Spirito militare inesistente affatto, la disciplina di una severità massacrante, il bigottismo fatto obbligatorio: soldati e ufficiali costretti alla rigida osservanza dei precetti, a incolonnarsi nelle processioni, a regger ceri. E spesso, troppo spesso le milizie usate a reprimer disordini, in servizio di pubblica sicurezza. Deficienze, queste e altre molte (non lieve quella degli stipendi di fame agli ufficiali), proprie dell'esercito napoletano; ma poi quelle caratteristiche di tutti gli eserciti stanziali, e a Pisacane fin d'allora insopportabili: avanzamenti per anzianità, raramente per merito, soldati che adempiono al servizio con l'animo dei detenuti che scontan la pena, distacco insanabile tra esercito e popolo, e via e via.

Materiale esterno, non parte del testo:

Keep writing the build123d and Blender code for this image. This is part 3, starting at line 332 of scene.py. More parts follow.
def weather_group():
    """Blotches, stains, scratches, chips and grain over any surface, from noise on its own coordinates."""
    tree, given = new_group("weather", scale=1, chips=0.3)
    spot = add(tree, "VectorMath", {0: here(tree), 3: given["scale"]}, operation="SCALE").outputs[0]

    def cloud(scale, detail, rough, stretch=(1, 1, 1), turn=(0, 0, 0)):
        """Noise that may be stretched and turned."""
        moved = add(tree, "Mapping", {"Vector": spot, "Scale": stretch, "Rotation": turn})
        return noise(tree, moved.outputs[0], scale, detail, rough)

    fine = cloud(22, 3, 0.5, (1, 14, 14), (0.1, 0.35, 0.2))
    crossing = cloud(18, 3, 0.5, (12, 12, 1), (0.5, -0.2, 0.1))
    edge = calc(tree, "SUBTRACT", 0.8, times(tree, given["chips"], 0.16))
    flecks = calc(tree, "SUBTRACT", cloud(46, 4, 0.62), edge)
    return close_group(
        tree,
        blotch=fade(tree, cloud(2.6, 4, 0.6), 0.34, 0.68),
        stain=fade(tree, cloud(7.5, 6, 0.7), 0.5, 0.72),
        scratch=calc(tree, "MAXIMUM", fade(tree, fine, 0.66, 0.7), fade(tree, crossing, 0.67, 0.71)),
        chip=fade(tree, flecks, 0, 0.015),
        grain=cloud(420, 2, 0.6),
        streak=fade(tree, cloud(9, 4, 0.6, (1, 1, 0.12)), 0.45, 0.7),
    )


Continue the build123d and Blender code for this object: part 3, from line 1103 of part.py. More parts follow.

L'esperienza, ciò nonostante, fu per Pisacane quanto mai formativa sotto altri aspetti. Era questa, infatti, la prima volta che entrava nella vita vera, che si mescolava, lui nobile ed ex paggio di Corte, al popolo; al popolo che lavora e che soffre, a quel popolo di cui negli androni della Nunziatella si doveva sapere ben poco!
Dal porto sicuro era lo sbocco nella infinita distesa del mare.
Pisacane si presentava allora come un giovanotto robusto, di non grande statura, rotto alle fatiche, curioso del mondo, vivacissimo, dinamico e attraente. Che fosse biondo e dagli occhi azzurri, si sa anche troppo, per testimonianza della sentimentale Spigolatrice di Sapri. Dolcissimi occhi, dice la Mario, e «un non so che di mesto e di rassegnato» errante sulla «spaziosa fronte». «Era ancora imberbe — racconta il Dall'Ongaro, riferendosi a otto anni piú tardi — di una bionda e delicata bellezza.